Let's start with fixed costs. These are costs that do not change regardless of how much you produce or sell. Imagine you rent an office for 50,000 baht per month; you have to pay this amount every month whether you sell any products or not. That’s a fixed cost that you must bear all the time.
The characteristic of fixed costs is that they are independent of the production volume. Whether you produce a lot or a little, they remain the same. Salaries, insurance, loan interest, depreciation of equipment—all of these are fixed costs that must be paid. Their importance lies in helping you plan your finances clearly because you know exactly how much you need to pay.
In contrast, variable costs change according to the production volume. The more you produce, the higher the costs; the less you produce, the lower the costs. Raw materials, direct labor, energy costs, packaging, transportation—all of these increase or decrease depending on production.
The difference between the two is clear.
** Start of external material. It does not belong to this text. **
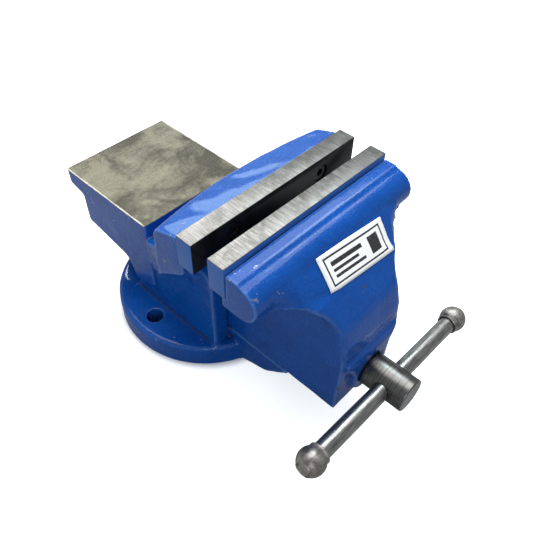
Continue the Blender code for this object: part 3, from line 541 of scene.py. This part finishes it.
def sticker_finish():
    """White sticker printed with a thin dark frame and plain bars."""
    finish, shader, surface = new_finish("sticker")
    sheet_axes = shader.axes(shader.turned(shader.place(), (0, -LABEL_TILT, 0)))
    centre = Matrix.Rotation(-LABEL_TILT, 3, "Y") @ ((LABEL_LOW + LABEL_HIGH) / 2)
    across = shader.math("DIVIDE", shader.math("SUBTRACT", sheet_axes[0], centre.x), LABEL_WIDTH)
    upward = shader.math("DIVIDE", shader.math("SUBTRACT", sheet_axes[2], centre.z), LABEL_HEIGHT)

    def between(value, low, high):
        above = shader.math("GREATER_THAN", value, low)
        return shader.math("MULTIPLY", above, shader.math("LESS_THAN", value, high))

    def block(left, right, low, high):
        return shader.math("MULTIPLY", between(across, left, right), between(upward, low, high))

    ink = shader.math("SUBTRACT", block(*FRAME_OUTSIDE), block(*FRAME_INSIDE))
    for sides in STICKER_BARS:
        ink = shader.math("MAXIMUM", ink, block(*sides))
    wear = shader.remap(shader.noise(shader.place(), 900.0, 3.0), 0.30, 0.45, 0.92, 1.0)
    paper = shader.mix(shader.noise(shader.place(), 220.0, 3.0), *PAPER)
    colour = shader.mix(shader.math("MULTIPLY", ink, wear), paper, INK)
    shader.join(colour, surface["Base Color"])
    roughness = shader.remap(shader.noise(shader.place(), 160.0, 2.0), 0.3, 0.7, 0.28, 0.40)
    shader.join(roughness, surface["Roughness"])
    shader.join(shader.bump(shader.noise(shader.place(), 700.0, 2.0), 0.12, 0.0001), surface["Normal"])
    return finish


# Mesh building


def link(name, mesh, finish):
    thing = bpy.data.objects.new(name, mesh)
    bpy.context.scene.collection.objects.link(thing)
    mesh.materials.clear()
    mesh.materials.append(finish)
    return thing


def settle(thing, body, slot, *nodes):
    """Puts a finished piece on its CAD body, in place of its CAD nodes."""
    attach(thing, body)
    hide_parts(*nodes)
    return thing


def mesh_from(bm, name):
    mesh = bpy.data.meshes.new(name)
    bm.to_mesh(mesh)
    bm.free()
    return mesh


def node_bmesh(node):
    """A merged, editable copy of a CAD node's mesh."""
    bm = bmesh.new()
    bm.from_mesh(frame["nodes"][node].data)
    bmesh.ops.remove_doubles(bm, verts=bm.verts[:], dist=0.00001)
    bmesh.ops.dissolve_degenerate(bm, edges=bm.edges[:], dist=0.000005)
    return bm


def shade(mesh, angle=SHARP_ANGLE):
    """Smooth shading that stays crisp over sharp corners."""
    mesh.polygons.foreach_set("use_smooth", [True] * len(mesh.polygons))
    mesh.set_sharp_from_angle(angle=angle)


def evaluated_mesh(thing):
    graph = bpy.context.evaluated_depsgraph_get()
    return bpy.data.meshes.new_from_object(thing.evaluated_get(graph))


def remeshed(mesh, cell):
    """An even skin of small faces over a closed mesh."""
    thing = bpy.data.objects.new("cast_skin", mesh)
    bpy.context.scene.collection.objects.link(thing)
    skin = thing.modifiers.new("Skin", "REMESH")
    skin.mode = "VOXEL"
    skin.voxel_size = cell
    skin.use_smooth_shade = True
    result = evaluated_mesh(thing)
    bpy.data.objects.remove(thing)
    return result


def smooth(bm, verts, rounds):
    for _ in range(rounds):
        bmesh.ops.smooth_vert(
            bm, verts=verts, factor=0.5, use_axis_x=True, use_axis_y=True, use_axis_z=True)


def soften_blades(bm):
    """Rounds off the few edges that are still knife sharp, together with the faces next to them."""
    keen = set()
    for edge in bm.edges:
        if edge.is_manifold and edge.calc_face_angle() > BLADE_ANGLE:
            keen.update(edge.verts)
    for _ in range(2):
        for vert in list(keen):
            keen.update(edge.other_vert(vert) for edge in vert.link_edges)
    smooth(bm, list(keen), BLADE_SMOOTHING)


def rounded_casting(mesh):
    """Softens a casting's corners and gives its skin the slight unevenness of sand casting."""
    bm = bmesh.new()
    bm.from_mesh(remeshed(mesh, CAST_CELL))
    smooth(bm, bm.verts[:], CAST_SMOOTHING)
    soften_blades(bm)
    bm.normal_update()
    for vert in bm.verts:
        lift = noise.noise(vert.co / UNEVEN_LENGTH) * UNEVENNESS
        vert.co += vert.normal * (lift - UNEVENNESS * 0.5)
    return bm


def close_cut(bm, cut, upward):
    """Fills the opening that a level cut leaves; upward is 1 for a top face and -1 for a foot."""
    edges = [piece for piece in cut["geom_cut"] if isinstance(piece, bmesh.types.BMEdge)]
    rim = [edge for edge in edges if edge.is_boundary]
    bmesh.ops.triangle_fill(bm, edges=rim, use_beauty=True, normal=(0, 0, upward))


def machined_flat(bm, height, inside):
    """Cuts a flat face at a height, through the part of the casting that inside() accepts."""
    low = height - MACHINING_DEPTH
    centres = [(face, face.calc_center_median()) for face in bm.faces]
    faces = [face for face, centre in centres if inside(centre) and centre.z > low]
    geometry = set(faces)
    for face in faces:
        geometry.update(face.edges)
        geometry.update(face.verts)
    cut = bmesh.ops.bisect_plane(
        bm, geom=list(geometry), dist=0.000001, plane_co=(0, 0, height), plane_no=(0, 0, 1),
        clear_outer=True)
    close_cut(bm, cut, 1)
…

Fixed costs are stable, making planning easier, but variable costs are more flexible and can be reduced if production decreases. Companies that understand both well can set appropriate product prices, plan production efficiently, and control costs better.
When analyzing total costs (fixed costs + variable costs), the picture becomes clearer about how much you are really spending and allows for better decisions on pricing, investment, or business expansion. Good cost management is the key to a truly sustainable business, no matter what kind of business it is.